• [EXERCISE OBJECTIVE] Restate each of the lines given below, word for word.
-- Start of COLLECTED MATERIAL --
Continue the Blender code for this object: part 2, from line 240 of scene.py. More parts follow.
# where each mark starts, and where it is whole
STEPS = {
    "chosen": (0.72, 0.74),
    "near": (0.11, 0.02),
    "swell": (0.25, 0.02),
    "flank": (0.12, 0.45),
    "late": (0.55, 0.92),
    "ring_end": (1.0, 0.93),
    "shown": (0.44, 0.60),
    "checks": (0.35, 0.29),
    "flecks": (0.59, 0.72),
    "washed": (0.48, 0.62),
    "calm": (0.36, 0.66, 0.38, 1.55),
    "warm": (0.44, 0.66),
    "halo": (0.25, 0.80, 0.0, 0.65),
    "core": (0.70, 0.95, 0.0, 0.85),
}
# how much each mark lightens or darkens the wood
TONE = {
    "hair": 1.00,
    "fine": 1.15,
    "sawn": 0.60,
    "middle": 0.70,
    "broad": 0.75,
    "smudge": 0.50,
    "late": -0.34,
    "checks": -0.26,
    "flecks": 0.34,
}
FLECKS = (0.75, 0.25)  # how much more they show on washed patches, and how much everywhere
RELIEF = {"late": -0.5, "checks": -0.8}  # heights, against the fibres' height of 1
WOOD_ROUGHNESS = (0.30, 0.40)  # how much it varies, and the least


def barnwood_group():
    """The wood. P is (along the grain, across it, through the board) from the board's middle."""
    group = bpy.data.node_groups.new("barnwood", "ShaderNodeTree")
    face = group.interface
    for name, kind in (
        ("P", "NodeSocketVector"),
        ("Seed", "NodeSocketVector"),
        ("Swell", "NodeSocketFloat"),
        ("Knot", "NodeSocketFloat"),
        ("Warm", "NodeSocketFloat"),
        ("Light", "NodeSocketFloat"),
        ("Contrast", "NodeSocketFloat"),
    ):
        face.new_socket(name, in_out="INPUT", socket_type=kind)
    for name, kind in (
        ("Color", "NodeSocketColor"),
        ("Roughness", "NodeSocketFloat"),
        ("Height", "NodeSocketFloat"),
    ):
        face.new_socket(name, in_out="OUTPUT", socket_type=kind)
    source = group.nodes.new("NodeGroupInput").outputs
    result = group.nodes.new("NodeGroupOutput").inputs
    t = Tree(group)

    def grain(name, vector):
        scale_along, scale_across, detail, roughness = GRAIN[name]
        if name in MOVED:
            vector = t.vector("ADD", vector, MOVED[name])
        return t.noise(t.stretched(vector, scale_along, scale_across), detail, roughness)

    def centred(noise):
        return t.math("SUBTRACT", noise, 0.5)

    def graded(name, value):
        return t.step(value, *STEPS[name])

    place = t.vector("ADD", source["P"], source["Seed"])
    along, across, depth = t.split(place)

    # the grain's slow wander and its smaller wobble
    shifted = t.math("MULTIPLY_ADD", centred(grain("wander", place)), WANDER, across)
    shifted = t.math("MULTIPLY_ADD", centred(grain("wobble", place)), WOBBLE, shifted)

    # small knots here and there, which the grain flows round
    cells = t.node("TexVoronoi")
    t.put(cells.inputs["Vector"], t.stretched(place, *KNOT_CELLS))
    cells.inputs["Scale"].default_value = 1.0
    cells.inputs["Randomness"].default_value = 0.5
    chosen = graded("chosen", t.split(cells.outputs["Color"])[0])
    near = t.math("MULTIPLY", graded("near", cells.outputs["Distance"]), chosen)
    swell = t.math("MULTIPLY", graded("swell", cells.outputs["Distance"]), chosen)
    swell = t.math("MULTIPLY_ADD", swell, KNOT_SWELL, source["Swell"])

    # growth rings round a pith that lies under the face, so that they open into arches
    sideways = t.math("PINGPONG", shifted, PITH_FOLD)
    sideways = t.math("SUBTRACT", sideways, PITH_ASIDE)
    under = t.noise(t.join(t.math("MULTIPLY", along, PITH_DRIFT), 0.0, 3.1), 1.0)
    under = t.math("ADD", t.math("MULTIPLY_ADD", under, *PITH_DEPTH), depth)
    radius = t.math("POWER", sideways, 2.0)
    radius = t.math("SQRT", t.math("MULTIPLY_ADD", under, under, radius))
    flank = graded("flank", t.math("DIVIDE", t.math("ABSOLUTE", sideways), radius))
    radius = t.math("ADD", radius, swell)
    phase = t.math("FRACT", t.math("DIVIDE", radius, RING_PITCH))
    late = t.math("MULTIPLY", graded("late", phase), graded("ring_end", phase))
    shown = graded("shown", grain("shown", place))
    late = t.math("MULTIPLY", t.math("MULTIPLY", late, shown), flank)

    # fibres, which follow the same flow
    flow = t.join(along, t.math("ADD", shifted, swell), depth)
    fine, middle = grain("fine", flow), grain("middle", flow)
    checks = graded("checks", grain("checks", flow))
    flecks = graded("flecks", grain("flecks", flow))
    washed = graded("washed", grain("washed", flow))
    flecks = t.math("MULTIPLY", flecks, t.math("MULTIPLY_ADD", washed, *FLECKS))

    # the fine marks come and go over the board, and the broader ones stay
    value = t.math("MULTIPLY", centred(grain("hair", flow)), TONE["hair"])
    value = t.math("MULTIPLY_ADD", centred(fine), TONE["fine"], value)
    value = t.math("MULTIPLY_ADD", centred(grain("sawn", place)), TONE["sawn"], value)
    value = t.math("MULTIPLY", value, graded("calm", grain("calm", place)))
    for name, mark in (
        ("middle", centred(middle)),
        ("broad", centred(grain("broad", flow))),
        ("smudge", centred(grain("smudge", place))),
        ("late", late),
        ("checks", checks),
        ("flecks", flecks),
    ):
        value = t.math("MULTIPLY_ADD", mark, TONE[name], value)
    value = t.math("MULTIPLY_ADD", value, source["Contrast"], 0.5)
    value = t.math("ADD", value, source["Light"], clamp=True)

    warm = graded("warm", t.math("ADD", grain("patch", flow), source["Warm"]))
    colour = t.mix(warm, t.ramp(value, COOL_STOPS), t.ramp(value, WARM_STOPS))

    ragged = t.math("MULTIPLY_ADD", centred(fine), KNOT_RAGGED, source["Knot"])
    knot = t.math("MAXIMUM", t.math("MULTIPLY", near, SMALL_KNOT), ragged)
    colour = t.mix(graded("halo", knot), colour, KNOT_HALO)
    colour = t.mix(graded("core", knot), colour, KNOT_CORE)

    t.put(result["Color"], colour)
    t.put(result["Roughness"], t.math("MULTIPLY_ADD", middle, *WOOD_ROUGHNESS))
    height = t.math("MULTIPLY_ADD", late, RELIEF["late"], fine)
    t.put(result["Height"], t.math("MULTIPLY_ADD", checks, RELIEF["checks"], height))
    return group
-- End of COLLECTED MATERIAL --
• [EXERCISE ANSWER]
Continue the Blender code for this object: part 2, from line 240 of scene.py. More parts follow.
# where each mark starts, and where it is whole
STEPS = {
    "chosen": (0.72, 0.74),
    "near": (0.11, 0.02),
    "swell": (0.25, 0.02),
    "flank": (0.12, 0.45),
    "late": (0.55, 0.92),
    "ring_end": (1.0, 0.93),
    "shown": (0.44, 0.60),
    "checks": (0.35, 0.29),
    "flecks": (0.59, 0.72),
    "washed": (0.48, 0.62),
    "calm": (0.36, 0.66, 0.38, 1.55),
    "warm": (0.44, 0.66),
    "halo": (0.25, 0.80, 0.0, 0.65),
    "core": (0.70, 0.95, 0.0, 0.85),
}
# how much each mark lightens or darkens the wood
TONE = {
    "hair": 1.00,
    "fine": 1.15,
    "sawn": 0.60,
    "middle": 0.70,
    "broad": 0.75,
    "smudge": 0.50,
    "late": -0.34,
    "checks": -0.26,
    "flecks": 0.34,
}
FLECKS = (0.75, 0.25)  # how much more they show on washed patches, and how much everywhere
RELIEF = {"late": -0.5, "checks": -0.8}  # heights, against the fibres' height of 1
WOOD_ROUGHNESS = (0.30, 0.40)  # how much it varies, and the least


def barnwood_group():
    """The wood. P is (along the grain, across it, through the board) from the board's middle."""
    group = bpy.data.node_groups.new("barnwood", "ShaderNodeTree")
    face = group.interface
    for name, kind in (
        ("P", "NodeSocketVector"),
        ("Seed", "NodeSocketVector"),
        ("Swell", "NodeSocketFloat"),
        ("Knot", "NodeSocketFloat"),
        ("Warm", "NodeSocketFloat"),
        ("Light", "NodeSocketFloat"),
        ("Contrast", "NodeSocketFloat"),
    ):
        face.new_socket(name, in_out="INPUT", socket_type=kind)
    for name, kind in (
        ("Color", "NodeSocketColor"),
        ("Roughness", "NodeSocketFloat"),
        ("Height", "NodeSocketFloat"),
    ):
        face.new_socket(name, in_out="OUTPUT", socket_type=kind)
    source = group.nodes.new("NodeGroupInput").outputs
    result = group.nodes.new("NodeGroupOutput").inputs
    t = Tree(group)

    def grain(name, vector):
        scale_along, scale_across, detail, roughness = GRAIN[name]
        if name in MOVED:
            vector = t.vector("ADD", vector, MOVED[name])
        return t.noise(t.stretched(vector, scale_along, scale_across), detail, roughness)

    def centred(noise):
        return t.math("SUBTRACT", noise, 0.5)

    def graded(name, value):
        return t.step(value, *STEPS[name])

    place = t.vector("ADD", source["P"], source["Seed"])
    along, across, depth = t.split(place)

    # the grain's slow wander and its smaller wobble
    shifted = t.math("MULTIPLY_ADD", centred(grain("wander", place)), WANDER, across)
    shifted = t.math("MULTIPLY_ADD", centred(grain("wobble", place)), WOBBLE, shifted)

    # small knots here and there, which the grain flows round
    cells = t.node("TexVoronoi")
    t.put(cells.inputs["Vector"], t.stretched(place, *KNOT_CELLS))
    cells.inputs["Scale"].default_value = 1.0
    cells.inputs["Randomness"].default_value = 0.5
    chosen = graded("chosen", t.split(cells.outputs["Color"])[0])
    near = t.math("MULTIPLY", graded("near", cells.outputs["Distance"]), chosen)
    swell = t.math("MULTIPLY", graded("swell", cells.outputs["Distance"]), chosen)
    swell = t.math("MULTIPLY_ADD", swell, KNOT_SWELL, source["Swell"])

    # growth rings round a pith that lies under the face, so that they open into arches
    sideways = t.math("PINGPONG", shifted, PITH_FOLD)
    sideways = t.math("SUBTRACT", sideways, PITH_ASIDE)
    under = t.noise(t.join(t.math("MULTIPLY", along, PITH_DRIFT), 0.0, 3.1), 1.0)
    under = t.math("ADD", t.math("MULTIPLY_ADD", under, *PITH_DEPTH), depth)
    radius = t.math("POWER", sideways, 2.0)
    radius = t.math("SQRT", t.math("MULTIPLY_ADD", under, under, radius))
    flank = graded("flank", t.math("DIVIDE", t.math("ABSOLUTE", sideways), radius))
    radius = t.math("ADD", radius, swell)
    phase = t.math("FRACT", t.math("DIVIDE", radius, RING_PITCH))
    late = t.math("MULTIPLY", graded("late", phase), graded("ring_end", phase))
    shown = graded("shown", grain("shown", place))
    late = t.math("MULTIPLY", t.math("MULTIPLY", late, shown), flank)

    # fibres, which follow the same flow
    flow = t.join(along, t.math("ADD", shifted, swell), depth)
    fine, middle = grain("fine", flow), grain("middle", flow)
    checks = graded("checks", grain("checks", flow))
    flecks = graded("flecks", grain("flecks", flow))
    washed = graded("washed", grain("washed", flow))
    flecks = t.math("MULTIPLY", flecks, t.math("MULTIPLY_ADD", washed, *FLECKS))

    # the fine marks come and go over the board, and the broader ones stay
    value = t.math("MULTIPLY", centred(grain("hair", flow)), TONE["hair"])
    value = t.math("MULTIPLY_ADD", centred(fine), TONE["fine"], value)
    value = t.math("MULTIPLY_ADD", centred(grain("sawn", place)), TONE["sawn"], value)
    value = t.math("MULTIPLY", value, graded("calm", grain("calm", place)))
    for name, mark in (
        ("middle", centred(middle)),
        ("broad", centred(grain("broad", flow))),
        ("smudge", centred(grain("smudge", place))),
        ("late", late),
        ("checks", checks),
        ("flecks", flecks),
    ):
        value = t.math("MULTIPLY_ADD", mark, TONE[name], value)
    value = t.math("MULTIPLY_ADD", value, source["Contrast"], 0.5)
    value = t.math("ADD", value, source["Light"], clamp=True)

    warm = graded("warm", t.math("ADD", grain("patch", flow), source["Warm"]))
    colour = t.mix(warm, t.ramp(value, COOL_STOPS), t.ramp(value, WARM_STOPS))

    ragged = t.math("MULTIPLY_ADD", centred(fine), KNOT_RAGGED, source["Knot"])
    knot = t.math("MAXIMUM", t.math("MULTIPLY", near, SMALL_KNOT), ragged)
    colour = t.mix(graded("halo", knot), colour, KNOT_HALO)
    colour = t.mix(graded("core", knot), colour, KNOT_CORE)

    t.put(result["Color"], colour)
    t.put(result["Roughness"], t.math("MULTIPLY_ADD", middle, *WOOD_ROUGHNESS))
    height = t.math("MULTIPLY_ADD", late, RELIEF["late"], fine)
    t.put(result["Height"], t.math("MULTIPLY_ADD", checks, RELIEF["checks"], height))
    return group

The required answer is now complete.